Which is the likeliest team to poop England's party? That would be India, whose following over here will ensure they feel pretty much at home too. If they manage to win it in England, as they did in 1983, don't be surprised if "Three Lions" gets co-opted by Virat Kohli's team, much in the manner of Germany at Euro '96 (sobs).

Any other contenders? You can never discount Australia, I suppose. And New Zealand could be handy in English conditions. South Africa have a strong side, even without the retired AB de Villiers, and West Indies seem to have hit form at the right time. This should actually be a really open tournament - although there won't be many people putting a bet on Sri Lanka, who will wear a kit made from recycled ocean plastic, and sadly, may play like rubbish too.

Okay.
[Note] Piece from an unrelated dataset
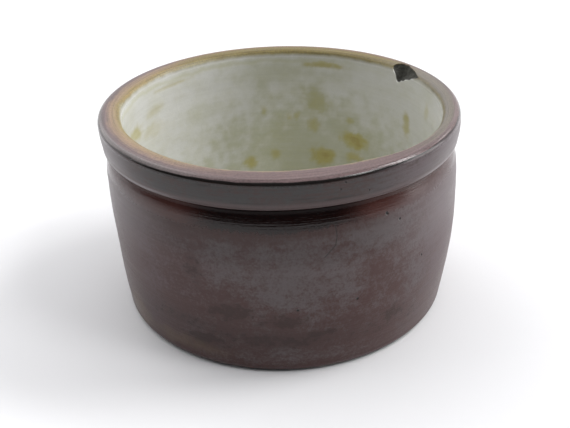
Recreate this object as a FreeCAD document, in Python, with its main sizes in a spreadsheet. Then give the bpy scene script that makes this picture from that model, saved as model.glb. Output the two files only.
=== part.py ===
"""Open stoneware fermenting crock: fired clay body, outer slip glaze, rim wash and liner glaze.

Millimetres, +Z up, origin at the centre of the foot that the crock stands on.
"""
import FreeCAD, Part

import math
import os

import Sketcher

OUT = "parts"

DIMENSIONS = (
    # clay, outside
    ("foot_radius", 70.5),        # clay wall where the rounded foot corner ends
    ("foot_round", 4.0),          # foot corner
    ("wall_curve", 300.0),        # radius of the slow belly curve of the wall
    ("shoulder_radius", 73.7),    # top of the wall, where the shoulder turns in under the collar
    ("shoulder_height", 62.5),
    ("shoulder_curve", 28.0),
    ("neck_radius", 70.8),        # bottom of the groove under the collar
    ("neck_height", 73.7),
    ("collar_low_radius", 73.9),
    ("collar_bottom", 74.9),
    ("collar_curve", 28.0),       # slight bulge of the collar's face
    ("rim_radius", 74.6),
    ("rim_round", 1.8),           # outer arris of the rim
    ("clay_height", 86.1),
    # clay, inside
    ("lip_round", 2.2),           # inner arris of the rim
    ("mouth_radius", 66.8),       # straight upper part of the inside
    ("taper_start", 50.0),        # height where the inside starts to close in
    ("inside_curve", 220.0),
    ("low_radius", 64.4),         # inside wall where the floor corner starts
    ("floor_round", 9.5),
    ("floor_thick", 8.0),
    # coats
    ("glaze", 0.4),               # thickness of every coat
    ("glaze_stop", 45.0),         # degrees down the foot corner where the outer glaze ends
    # chip broken out of the inner arris
    ("chip_bearing", 36.5),       # degrees round from +X to the chip's broad end
    ("chip_half_angle", 7.0),     # half of the chip's angle round the rim
    ("chip_length", 17.6),
    ("chip_broad", 5.8),          # radius at the broad end
    ("chip_below_rim", 0.6),      # how far the chip's axis runs below the clay's top
)


def fill_sheet(doc):
    """Write the driving dimensions, one alias a row."""
    sheet = doc.addObject("Spreadsheet::Sheet", "sizes")
    for row, (alias, value) in enumerate(DIMENSIONS, start=1):
        sheet.set(f"A{row}", alias)
        sheet.set(f"B{row}", str(value))
        sheet.setAlias(f"B{row}", alias)
    doc.recompute()
    return sheet


def size(text):
    """Expression text in which every alias is read from the sheet."""
    for alias, _ in DIMENSIONS:
        text = text.replace("{" + alias + "}", "sizes." + alias)
    return text


def arc_between(start, end, radius, turn):
    """Arc from start to end with its centre left (+1) or right (-1) of the way along."""
    chord = end - start
    side = FreeCAD.Vector(-chord.y, chord.x, 0).normalize()
    rise = math.sqrt(radius ** 2 - chord.Length ** 2 / 4)
    centre = (start + end) / 2 + side * rise * turn
    first, last = (start, end) if turn > 0 else (end, start)
    angles = [math.atan2(p.y - centre.y, p.x - centre.x) for p in (first, last)]
    circle = Part.Circle(centre, FreeCAD.Vector(0, 0, 1), radius)
    return Part.ArcOfCircle(circle, angles[0], angles[1])


def draw_outline(body, name, corners):
    """Closed half section in the body's XZ plane, fully constrained from the sheet.

    Each corner is (across, up, curve). across and up are expressions, or None on the axis.
    curve is None for a straight edge to the next corner, or (radius, turn) for an arc.
    """
    sketch = body.newObject("Sketcher::SketchObject", name)
    plane = next(f for f in body.Origin.OriginFeatures if f.Role == "XZ_Plane")
    sketch.AttachmentSupport = [(plane, "")]
    sketch.MapMode = "FlatFace"

    def value(expression):
        if expression is None:
            return 0.0
        result = sketch.evalExpression(size(expression))
        return float(getattr(result, "Value", result))

    def bind(constraint, label, expression):
        index = sketch.addConstraint(constraint)
        sketch.renameConstraint(index, label)
        sketch.setExpression("Constraints." + label, size(expression))

    points = [FreeCAD.Vector(value(across), value(up), 0) for across, up, _ in corners]
    ends = []
    for index, (_, _, curve) in enumerate(corners):
        start = points[index]
        end = points[(index + 1) % len(points)]
        if curve is None:
            sketch.addGeometry(Part.LineSegment(start, end))
            ends.append((1, 2))
        else:
            sketch.addGeometry(arc_between(start, end, value(curve[0]), curve[1]))
            ends.append((1, 2) if curve[1] > 0 else (2, 1))
    for index, (across, up, curve) in enumerate(corners):
        start = ends[index][0]
        sketch.addConstraint(Sketcher.Constraint("Coincident", index - 1 if index else len(points) - 1,
                                                 ends[index - 1][1], index, start))
        if across is None:
            sketch.addConstraint(Sketcher.Constraint("PointOnObject", index, start, -2))
        else:
            distance = Sketcher.Constraint("DistanceX", -1, 1, index, start, points[index].x)
            bind(distance, f"across_{index}", across)
        if up is None:
            sketch.addConstraint(Sketcher.Constraint("PointOnObject", index, start, -1))
        else:
            distance = Sketcher.Constraint("DistanceY", -1, 1, index, start, points[index].y)
            bind(distance, f"up_{index}", up)
        if curve is not None:
            bind(Sketcher.Constraint("Radius", index, value(curve[0])), f"curve_{index}", curve[0])
    return sketch


def turned(doc, name, corners):
    """Body turned about +Z from a closed half section."""
    body = doc.addObject("PartDesign::Body", name)
    sketch = draw_outline(body, name + "_section", corners)
    turning = body.newObject("PartDesign::Revolution", name + "_turning")
    turning.Profile = sketch
    turning.ReferenceAxis = (sketch, ["V_Axis"])
    turning.Angle = 360.0
    sketch.Visibility = False
    return body


def outside(coat):
    """Outside of the wall from the foot corner up to the rim, a coat's thickness off the clay."""
    return [
        (f"{{foot_radius}} + {coat}", "{foot_round}", ("{wall_curve}", 1)),
        (f"{{shoulder_radius}} + {coat}", "{shoulder_height}", ("{shoulder_curve}", 1)),
        (f"{{neck_radius}} + {coat}", "{neck_height}", None),
        (f"{{collar_low_radius}} + {coat}", "{collar_bottom}", ("{collar_curve}", 1)),
        (f"{{rim_radius}} + {coat}", "{clay_height} - {rim_round}", (f"{{rim_round}} + {coat}", 1)),
        ("{rim_radius} - {rim_round}", f"{{clay_height}} + {coat}", None),
    ]


def inside(coat):
    """Inside of the wall from the rim down to the middle of the floor, a coat's thickness off."""
    return [
        ("{mouth_radius} + {lip_round}", f"{{clay_height}} + {coat}", (f"{{lip_round}} + {coat}", 1)),
        (f"{{mouth_radius}} - {coat}", "{clay_height} - {lip_round}", None),
        (f"{{mouth_radius}} - {coat}", "{taper_start}", ("{inside_curve}", -1)),
        (f"{{low_radius}} - {coat}", "{floor_thick} + {floor_round}", (f"{{floor_round}} - {coat}", -1)),
        ("{low_radius} - {floor_round}", f"{{floor_thick}} + {coat}", None),
        (None, f"{{floor_thick}} + {coat}", None),
    ]


def backwards(corners):
    """The same run of corners drawn the other way, with each arc's turn reversed."""
    curves = [curve for _, _, curve in corners[:-1]][::-1] + [None]
    flipped = [curve and (curve[0], -curve[1]) for curve in curves]
    return [(across, up, curve) for (across, up, _), curve in zip(corners[::-1], flipped)]


def foot_stop(coat):
    """Point on the foot corner's arc where the outer glaze ends."""
    reach = f"({{foot_round}} + {coat})"
    across = f"{{foot_radius}} - {{foot_round}} + {reach} * cos({{glaze_stop}} * 1 deg)"
    up = f"{{foot_round}} - {reach} * sin({{glaze_stop}} * 1 deg)"
    return (across, up, (f"{{foot_round}} + {coat}", 1))


def clay_section():
    foot = [
        (None, None, None),
        ("{foot_radius} - {foot_round}", None, ("{foot_round}", 1)),
    ]
    return foot + outside("0") + inside("0")


def coat_section(skin, clay):
    """Closed section of a coat: its skin one way and the clay it covers the other way."""
    return skin + backwards(clay)


def wash_section():
    inner = "{mouth_radius} + {lip_round}"
    outer = "{rim_radius} - {rim_round}"
    return [
        (inner, "{clay_height}", None),
        (outer, "{clay_height}", None),
        (outer, "{clay_height} + {glaze}", None),
        (inner, "{clay_height} + {glaze}", None),
    ]


def chip_tool(doc):
    """Tapering scoop along the rim's inner arris, broad at one end, lying along a chord."""
    tool = doc.addObject("Part::Cone", "chip_tool")
    tool.setExpression("Radius1", size("{chip_broad}"))
    tool.Radius2 = 0.0
    tool.setExpression("Height", size("{chip_length}"))
    bearing = "{chip_bearing} * 1 deg"
    tool.setExpression("Placement.Base.x", size(f"{{mouth_radius}} * cos({bearing})"))
    tool.setExpression("Placement.Base.y", size(f"{{mouth_radius}} * sin({bearing})"))
    tool.setExpression("Placement.Base.z", size("{clay_height} - {chip_below_rim}"))
    along = "{chip_bearing} - {chip_half_angle} - 90"
    tool.setExpression("Placement.Rotation.Axis.x", size(f"-sin(({along}) * 1 deg)"))
    tool.setExpression("Placement.Rotation.Axis.y", size(f"cos(({along}) * 1 deg)"))
    tool.setExpression("Placement.Rotation.Axis.z", "0")
    tool.setExpression("Placement.Rotation.Angle", "90")
    return tool


def chipped(doc, label, body, tool):
    """The body with the chip taken out of it."""
    cut = doc.addObject("Part::Cut", label)
    cut.Base = body
    cut.Tool = tool
    return cut


def check(doc, nodes, before):
    """Stop if anything failed to build, or if the chip took nothing away."""
    for item in doc.Objects:
        if "Invalid" in item.State or "Error" in item.State:
            raise RuntimeError(f"{item.Name} failed: {item.State}")
    for node in nodes:
        shape = node.Shape
        if shape.isNull() or not shape.isValid() or len(shape.Solids) != 1:
            raise RuntimeError(f"{node.Label} is not one valid solid")
        lost = before.get(node.Label, shape.Volume + 1) - shape.Volume
        if lost <= 0:
            raise RuntimeError(f"{node.Label} was not cut by the chip")
        print(f"{node.Label}: {shape.Volume / 1000:.2f} cm3, box {shape.BoundBox}")


def main():
    doc = FreeCAD.newDocument("crock")
    fill_sheet(doc)
    glaze = "{glaze}"
    clay = turned(doc, "clay_turned", clay_section())
    outer_clay = [foot_stop("0")] + outside("0")
    outer_skin = [foot_stop(glaze)] + outside(glaze)
    outer = turned(doc, "outer_glaze", coat_section(outer_skin, outer_clay))
    liner = turned(doc, "liner_turned", coat_section(inside(glaze), inside("0")))
    wash = turned(doc, "wash_turned", wash_section())
    doc.recompute()

    tool = chip_tool(doc)
    doc.recompute()
    nodes = [outer]
    before = {}
    for label, body in (("clay_body", clay), ("liner_glaze", liner), ("rim_wash", wash)):
        nodes.append(chipped(doc, label, body, tool))
        before[label] = body.Shape.Volume
    doc.recompute()
    check(doc, nodes, before)
    os.makedirs(OUT, exist_ok=True)
    for node in nodes:
        node.Shape.exportStep(os.path.join(OUT, node.Label + ".step"))


main()
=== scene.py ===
"""Looks of an open stoneware fermenting crock: thrown skins, a broken chip, glazes, a plain studio.

Lengths are in millimetres inside this script and in metres in Blender. Bearings are degrees from +X
towards +Y, and heights are above the table. Colours are linear.
"""
import math

import bmesh
import bpy
import numpy as np
from mathutils import Matrix, Vector, noise


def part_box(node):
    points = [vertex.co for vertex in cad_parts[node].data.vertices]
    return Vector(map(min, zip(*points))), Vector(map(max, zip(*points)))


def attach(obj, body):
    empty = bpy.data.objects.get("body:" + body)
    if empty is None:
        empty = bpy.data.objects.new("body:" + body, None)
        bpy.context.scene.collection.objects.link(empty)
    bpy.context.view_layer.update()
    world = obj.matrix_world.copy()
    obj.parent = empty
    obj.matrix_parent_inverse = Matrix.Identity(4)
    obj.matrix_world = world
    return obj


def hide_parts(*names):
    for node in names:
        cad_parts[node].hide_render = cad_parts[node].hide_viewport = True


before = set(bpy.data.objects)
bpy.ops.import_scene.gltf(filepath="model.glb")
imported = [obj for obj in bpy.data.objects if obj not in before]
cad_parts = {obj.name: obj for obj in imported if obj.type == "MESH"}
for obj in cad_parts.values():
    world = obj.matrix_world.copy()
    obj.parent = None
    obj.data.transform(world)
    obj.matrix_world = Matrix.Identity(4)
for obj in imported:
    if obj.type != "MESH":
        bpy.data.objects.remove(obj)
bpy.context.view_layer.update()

MM = 0.001
STEPS_ROUND = 500              # facets round the crock
CLAY_COARSE = 1.8              # how much wider apart points lie on the clay than on a coat's skin
BACK_COARSE = 3.0              # the same on the back of a coat


def top_of(node):
    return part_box(node)[1].z / MM


def reach_of(node):
    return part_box(node)[1].x / MM


# Sizes read from the frame
HEIGHT = top_of("rim_wash")
CLAY_TOP = top_of("clay_body")
COAT = HEIGHT - CLAY_TOP
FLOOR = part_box("liner_glaze")[0].z / MM
WASH_OUTER = reach_of("rim_wash")

# The crock's own proportions, as the frame was turned
FOOT_RADIUS = 70.5
FOOT_ROUND = 4.0
WALL_CURVE = 300.0
SHOULDER_RADIUS = 73.7
SHOULDER_HEIGHT = 62.5
SHOULDER_CURVE = 28.0
NECK_RADIUS = 70.8
NECK_HEIGHT = 73.7
COLLAR_LOW_RADIUS = 73.9
COLLAR_BOTTOM = 74.9
COLLAR_CURVE = 28.0
RIM_RADIUS = 74.6
RIM_ROUND = 1.8
LIP_ROUND = 2.2
MOUTH_RADIUS = 66.8
TAPER_START = 50.0
INSIDE_CURVE = 220.0
LOW_RADIUS = 64.4
FLOOR_ROUND = 9.5

# Details that only the looks have
COLLAR_ARRIS = 0.7             # rounding of the collar's lower edge
UNDERCUT_SLOPE = 0.39          # rise of the collar's underside for each mm outwards
FACE_SLOPE = 0.07              # lean of the collar's face for each mm up
BEAD = 0.14                    # thin raised line on the neck just under the collar
BEAD_HEIGHT = 72.9
BEAD_WIDTH = 0.35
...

What about juicy subplots? We've got the return to international competition of Steven Smith and David Warner, after their 12-month bans for ball-tampering. Don't let the sandpaper gags wear you down. Can a team score 500? This country has been the home of huge ODI totals in recent years, and Kohli has suggested England are "obsessed" with becoming the first team to break that mark. Will the white Kookaburra ball swing? (Answer: no).

It would be nice if you could guarantee the weather too! We'll just have to cross our fingers and hope global warming helps us out there. Last summer was an absolute scorcher, so Sod's Law it will rain throughout June and July. But the semi-finals and final, at least, do have reserve days.

So, in summary, it's a global cricket tournament that England have a genuine chance of winning? Feels odd to me. You're right, but England's 44-year-old World Cup virgins have somehow morphed into the sexiest thing one-day cricket has seen. And if they don't win, just think how good the schadenfreude will be for neutrals.

Is there a German word for the feeling when you get stopped by a stranger in the street and force-fed information about the men's cricket World Cup? Ha. Ha. You don't get extra points for sarcasm.

But I can go now? Yes, you can. I've got some healing chants I need to do in front of a life-size effigy of Mark Wood.